*Data lines*.
━━━
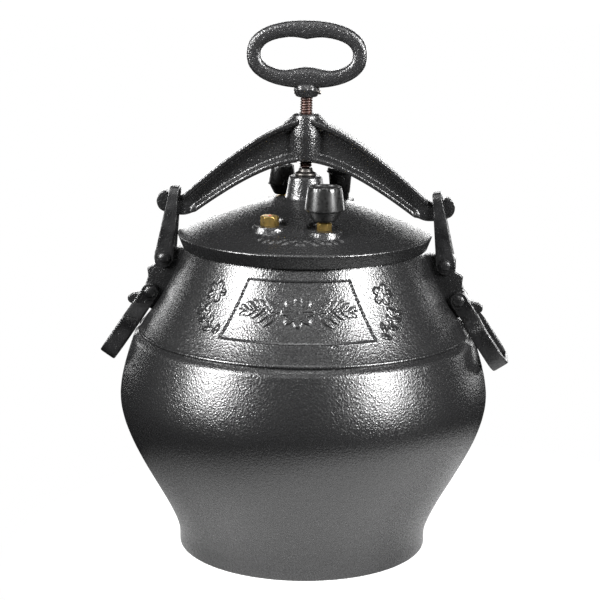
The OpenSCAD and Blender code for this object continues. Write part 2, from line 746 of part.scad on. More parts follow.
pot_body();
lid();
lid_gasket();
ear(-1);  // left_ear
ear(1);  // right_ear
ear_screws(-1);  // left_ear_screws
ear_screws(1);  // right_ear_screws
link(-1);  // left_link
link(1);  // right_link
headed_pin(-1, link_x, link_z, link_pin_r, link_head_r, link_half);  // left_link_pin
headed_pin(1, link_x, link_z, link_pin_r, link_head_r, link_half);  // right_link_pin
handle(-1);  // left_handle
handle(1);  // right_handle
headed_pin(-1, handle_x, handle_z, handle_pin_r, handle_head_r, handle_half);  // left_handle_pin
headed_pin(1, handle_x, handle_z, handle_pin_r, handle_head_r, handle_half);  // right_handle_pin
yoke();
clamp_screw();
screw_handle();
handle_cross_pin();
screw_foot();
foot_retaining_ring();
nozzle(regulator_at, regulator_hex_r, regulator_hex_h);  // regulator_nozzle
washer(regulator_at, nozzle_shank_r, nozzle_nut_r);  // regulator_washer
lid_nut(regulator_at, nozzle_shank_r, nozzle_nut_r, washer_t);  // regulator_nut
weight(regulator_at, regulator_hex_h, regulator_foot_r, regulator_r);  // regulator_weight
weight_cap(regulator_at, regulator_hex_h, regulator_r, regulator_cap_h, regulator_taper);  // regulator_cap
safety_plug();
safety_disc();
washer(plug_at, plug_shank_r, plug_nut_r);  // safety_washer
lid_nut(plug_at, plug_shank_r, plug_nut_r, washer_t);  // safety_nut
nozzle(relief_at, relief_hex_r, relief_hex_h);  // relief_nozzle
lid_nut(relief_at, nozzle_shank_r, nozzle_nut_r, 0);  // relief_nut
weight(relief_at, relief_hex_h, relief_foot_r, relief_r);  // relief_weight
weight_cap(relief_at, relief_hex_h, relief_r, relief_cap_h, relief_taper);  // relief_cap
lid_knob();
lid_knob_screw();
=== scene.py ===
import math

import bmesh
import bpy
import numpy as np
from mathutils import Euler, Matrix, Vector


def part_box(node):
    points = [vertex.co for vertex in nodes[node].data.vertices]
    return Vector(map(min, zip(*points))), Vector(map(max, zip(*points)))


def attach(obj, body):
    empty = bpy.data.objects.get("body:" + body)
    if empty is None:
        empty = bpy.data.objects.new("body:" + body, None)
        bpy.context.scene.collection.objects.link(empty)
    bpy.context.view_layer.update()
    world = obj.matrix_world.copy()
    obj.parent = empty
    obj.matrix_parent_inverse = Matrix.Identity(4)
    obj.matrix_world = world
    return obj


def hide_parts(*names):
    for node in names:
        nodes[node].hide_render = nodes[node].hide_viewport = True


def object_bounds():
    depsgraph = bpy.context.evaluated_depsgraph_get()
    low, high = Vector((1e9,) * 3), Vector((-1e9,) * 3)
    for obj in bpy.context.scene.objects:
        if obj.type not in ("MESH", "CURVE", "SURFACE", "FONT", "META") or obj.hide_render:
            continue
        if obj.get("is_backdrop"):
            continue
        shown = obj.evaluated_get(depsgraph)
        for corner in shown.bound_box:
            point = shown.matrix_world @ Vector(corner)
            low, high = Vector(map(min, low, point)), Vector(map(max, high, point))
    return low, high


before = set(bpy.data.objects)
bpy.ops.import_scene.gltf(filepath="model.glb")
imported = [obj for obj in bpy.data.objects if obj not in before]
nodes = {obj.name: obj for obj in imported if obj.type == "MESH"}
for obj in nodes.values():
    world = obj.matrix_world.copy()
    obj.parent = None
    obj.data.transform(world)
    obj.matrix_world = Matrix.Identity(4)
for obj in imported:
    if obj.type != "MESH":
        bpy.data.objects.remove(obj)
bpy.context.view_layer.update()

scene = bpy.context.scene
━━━
*Given request*. Copy out only the lines above from the one with "lid_nut(plug_at, plug_shank_r, plug_nut_r, washer_t);" to the one with "for corner in", inclusive, exactly as they stand.

*Output below*.
lid_nut(plug_at, plug_shank_r, plug_nut_r, washer_t);  // safety_nut
nozzle(relief_at, relief_hex_r, relief_hex_h);  // relief_nozzle
lid_nut(relief_at, nozzle_shank_r, nozzle_nut_r, 0);  // relief_nut
weight(relief_at, relief_hex_h, relief_foot_r, relief_r);  // relief_weight
weight_cap(relief_at, relief_hex_h, relief_r, relief_cap_h, relief_taper);  // relief_cap
lid_knob();
lid_knob_screw();
=== scene.py ===
import math

import bmesh
import bpy
import numpy as np
from mathutils import Euler, Matrix, Vector


def part_box(node):
    points = [vertex.co for vertex in nodes[node].data.vertices]
    return Vector(map(min, zip(*points))), Vector(map(max, zip(*points)))


def attach(obj, body):
    empty = bpy.data.objects.get("body:" + body)
    if empty is None:
        empty = bpy.data.objects.new("body:" + body, None)
        bpy.context.scene.collection.objects.link(empty)
    bpy.context.view_layer.update()
    world = obj.matrix_world.copy()
    obj.parent = empty
    obj.matrix_parent_inverse = Matrix.Identity(4)
    obj.matrix_world = world
    return obj


def hide_parts(*names):
    for node in names:
        nodes[node].hide_render = nodes[node].hide_viewport = True


def object_bounds():
    depsgraph = bpy.context.evaluated_depsgraph_get()
    low, high = Vector((1e9,) * 3), Vector((-1e9,) * 3)
    for obj in bpy.context.scene.objects:
        if obj.type not in ("MESH", "CURVE", "SURFACE", "FONT", "META") or obj.hide_render:
            continue
        if obj.get("is_backdrop"):
            continue
        shown = obj.evaluated_get(depsgraph)
        for corner in shown.bound_box:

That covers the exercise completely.